Go through the lines below and copy each one that holds the string "manifold".

[PROVIDED DATA]:
>> BEGIN

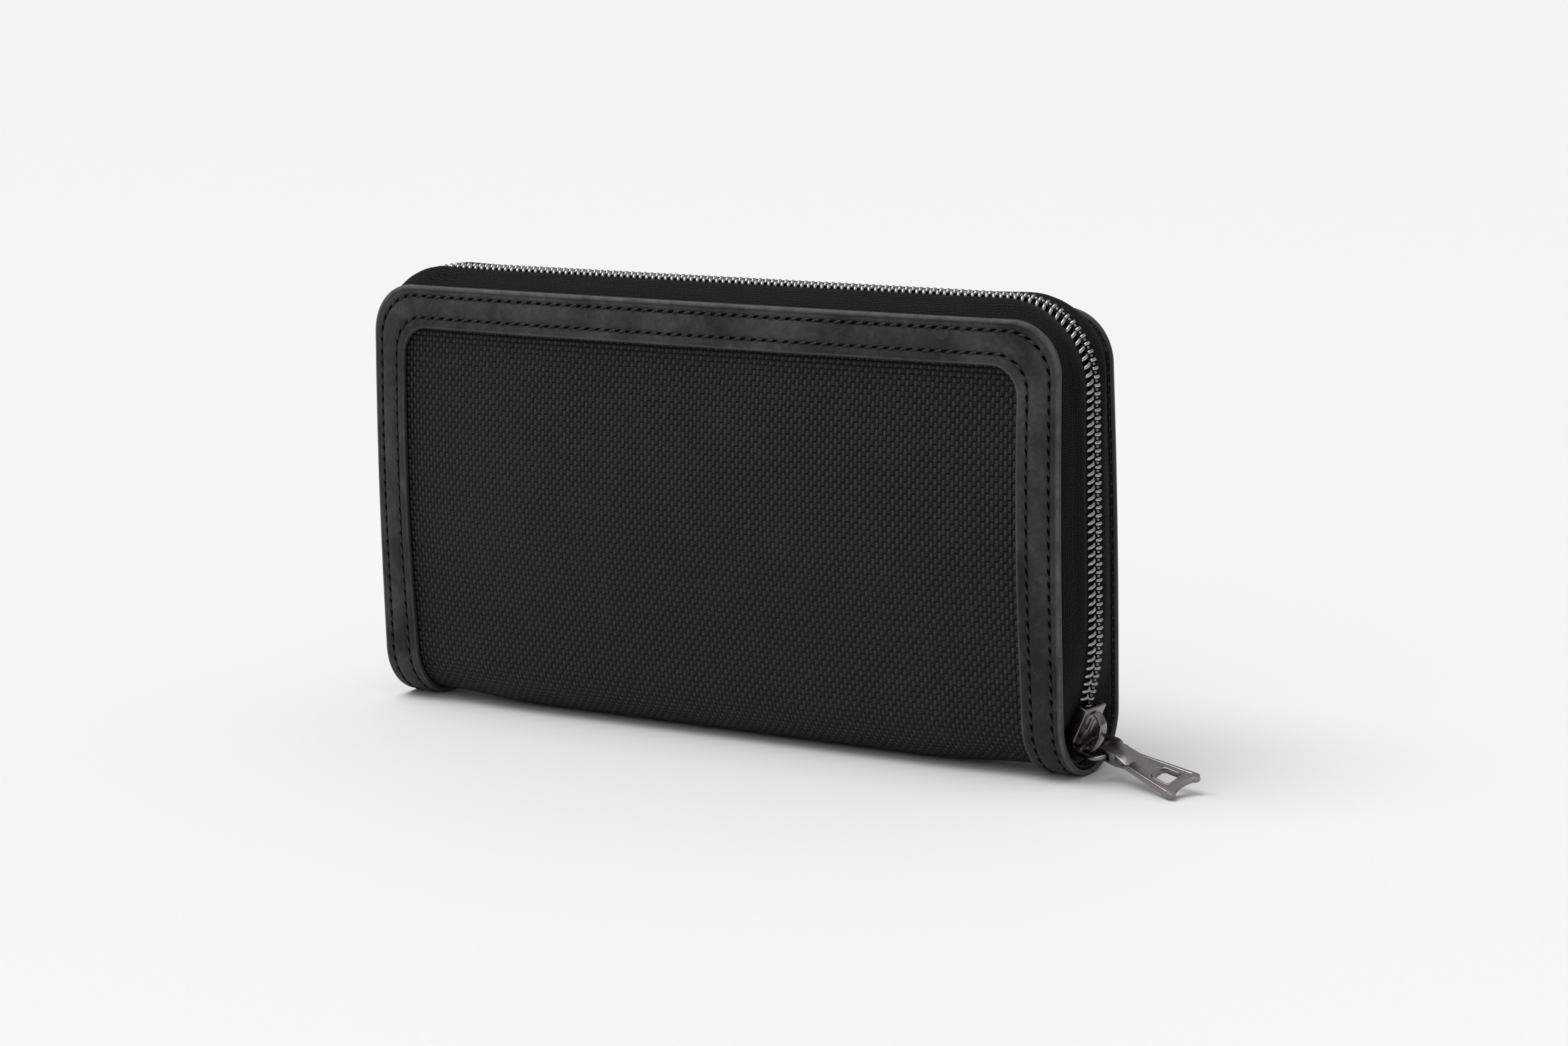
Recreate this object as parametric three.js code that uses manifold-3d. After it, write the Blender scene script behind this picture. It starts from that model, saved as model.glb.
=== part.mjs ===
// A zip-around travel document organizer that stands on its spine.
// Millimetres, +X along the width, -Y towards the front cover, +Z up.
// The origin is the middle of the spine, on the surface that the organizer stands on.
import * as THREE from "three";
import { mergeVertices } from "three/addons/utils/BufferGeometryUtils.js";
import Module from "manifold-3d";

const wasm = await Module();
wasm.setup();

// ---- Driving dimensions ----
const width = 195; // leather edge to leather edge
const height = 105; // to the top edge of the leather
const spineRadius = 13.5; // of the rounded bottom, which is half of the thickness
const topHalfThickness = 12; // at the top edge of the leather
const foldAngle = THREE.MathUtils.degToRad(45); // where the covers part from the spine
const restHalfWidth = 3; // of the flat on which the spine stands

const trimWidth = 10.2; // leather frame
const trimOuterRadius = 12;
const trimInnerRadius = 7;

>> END

[SOLVED PROBLEM]:
Recreate this object as parametric three.js code that uses manifold-3d. After it, write the Blender scene script behind this picture. It starts from that model, saved as model.glb.
import Module from "manifold-3d";